Leveraging GANs for citation intent classification and its impact on citation network analysis
Davi A. Bezerra, Filipi N. Silva, Diego R. Amancio
TL;DR
This work tackles citation-intent analysis by adopting a semi-supervised GAN-BERT framework augmented with SciBERT, enabling robust classifcation with limited labeled data. It demonstrates competitive performance on standard benchmarks (e.g., a $F_1$ of $88.74$ on SciCite and $81.75$ on ACL) while substantially reducing model size relative to state-of-the-art, enhancing practicality for large-scale corpora.

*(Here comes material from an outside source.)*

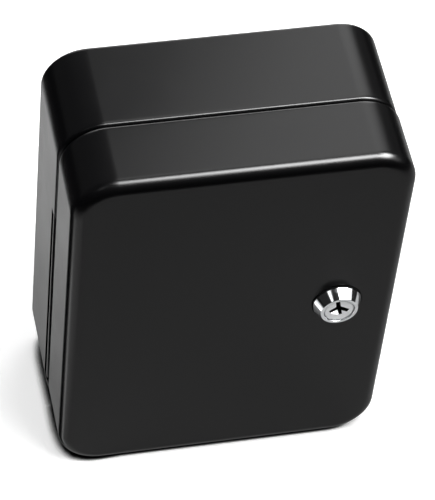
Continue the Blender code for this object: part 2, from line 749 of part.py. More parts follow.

Beyond classification, the paper couples intent detection with network analysis to show that filtering citations by intent can dramatically reshape centrality-based rankings and network structure, highlighting potential biases in traditional bibliometrics. The findings suggest that intent-aware analysis can refine impact measurements and inform more nuanced interpretations of scholarly influence, with implications for research evaluation and bias monitoring.
Abstract
Citations play a fundamental role in the scientific ecosystem, serving as a foundation for tracking the flow of knowledge, acknowledging prior work, and assessing scholarly influence. In scientometrics, they are also central to the construction of quantitative indicators. Not all citations, however, serve the same function: some provide background, others introduce methods, or compare results. Therefore, understanding citation intent allows for a more nuanced interpretation of scientific impact. In this paper, we adopted a GAN-based method to classify citation intents. Our results revealed that the proposed method achieves competitive classification performance, closely matching state-of-the-art results with substantially fewer parameters. This demonstrates the effectiveness and efficiency of leveraging GAN architectures combined with contextual embeddings in intent classification task. We also investigated whether filtering citation intents affects the centrality of papers in citation networks. Analyzing the network constructed from the unArXiv dataset, we found that paper rankings can be significantly influenced by citation intent. All four centrality metrics examined- degree, PageRank, closeness, and betweenness - were sensitive to the filtering of citation types. The betweenness centrality displayed the greatest sensitivity, showing substantial changes in ranking when specific citation intents were removed.